Peter I, called Peter the Great (1672–1725), czar of Russia, 1682–1725. Under Peter's rule Russia began its advance from a relatively primitive land with many Asian customs to a great European power. He wrested the eastern Baltic lands from Sweden and founded St. Petersburg as Russia's capital and its first port with easy access to western Europe. Peter's reforms, though often superficial and haphazard, acquainted Russians with European customs and technology. In the process, however, he increased the power of the czars and pushed more of the peasants into serfdom.

Peter was a huge, powerful man, standing six feet, eight inches (2.03 m). As an adult, he suffered from occasional, often violent, nervous seizures, probably a form of epilepsy. He was an intelligent and farsighted ruler, but he rarely showed restraint over his passions and often flew into wild rages. He was impatient with incompetence and dealt ruthlessly with any opposition.

Peter was three when his father, Czar Alexis, died. He grew up during a period of palace intrigue and once saw several of his relatives slaughtered. At age 10 he was named co-czar with his half-brother Ivan, who was feebleminded. Peter grew up in a Moscow suburb, where his companions were boys of humble birth, many of them foreigners. (Later they formed the nucleus of his army, navy, and civil government.) Peter took a great interest in mechanical arts and later boasted that he learned 15 trades, including dentistry. His special interests were sailing and shipbuilding, although his own country at the time had no navy.

Western Reformer

Peter did not take active control of the government until his mother died in 1694. He became sole czar when Ivan died in 1696. During 1697–98 Peter traveled to Germany, Holland, and England. He was the first Russian monarch to visit western Europe. While touring shipyards and factories he pretended to be a soldier named Peter Mikhailov. Before returning he recruited engineers, artisans, and naval officers for service in Russia.

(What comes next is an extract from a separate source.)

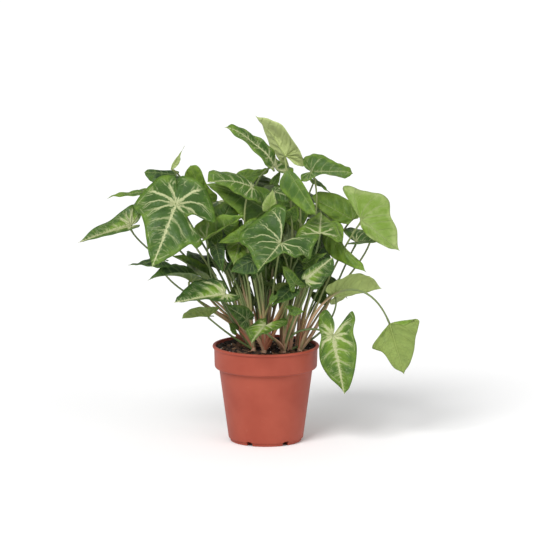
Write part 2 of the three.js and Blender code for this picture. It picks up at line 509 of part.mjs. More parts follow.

In order to build a strong army and navy, and to establish mines, mills, and factories, Peter insisted on service to the state from all classes. By requiring new taxes and forced labor from the half-free peasants, he reduced many who were previously free to serfdom. Lacking competent administrators, he created a bureaucratic system in which advancement was to be based on merit and not merely personal favor. The new system, however, became rigid and was little more effective than the old one.

Other changes affected everyday customs. Peter made Western dress compulsory and forbade men to wear beards unless they paid an annual fine. He adopted the Julian calendar and founded Russia's first newspaper. Since the Orthodox clergy was hostile to reform, Peter abolished the office of patriarch. He established the Holy Synod, administered by a government official, to rule the church.

Empire Builder

In 1700 began the Great Northern War with Sweden for possession of the Baltic lands. Early successes enabled Peter to found St. Petersburg on conquered land in 1703. Charles XII of Sweden invaded Russia in 1708 with Cossack allies, but suffered a crushing defeat at the Battle of Poltava (1709). Russia and its allies—Denmark and Prussia—won further victories before Sweden made peace in 1721, ceding the Baltic lands of Estonia, Livonia, Ingria, and Karelia to Peter. He took the title “Emperor of All the Russias.”

Alexis, Peter's son by Eudoxia, his first wife, sided with his father's enemies. He was sentenced to death in 1718, but died in prison before execution, probably from torture. Peter made his second wife, Catherine, empress in 1724. She succeeded him as Catherine I.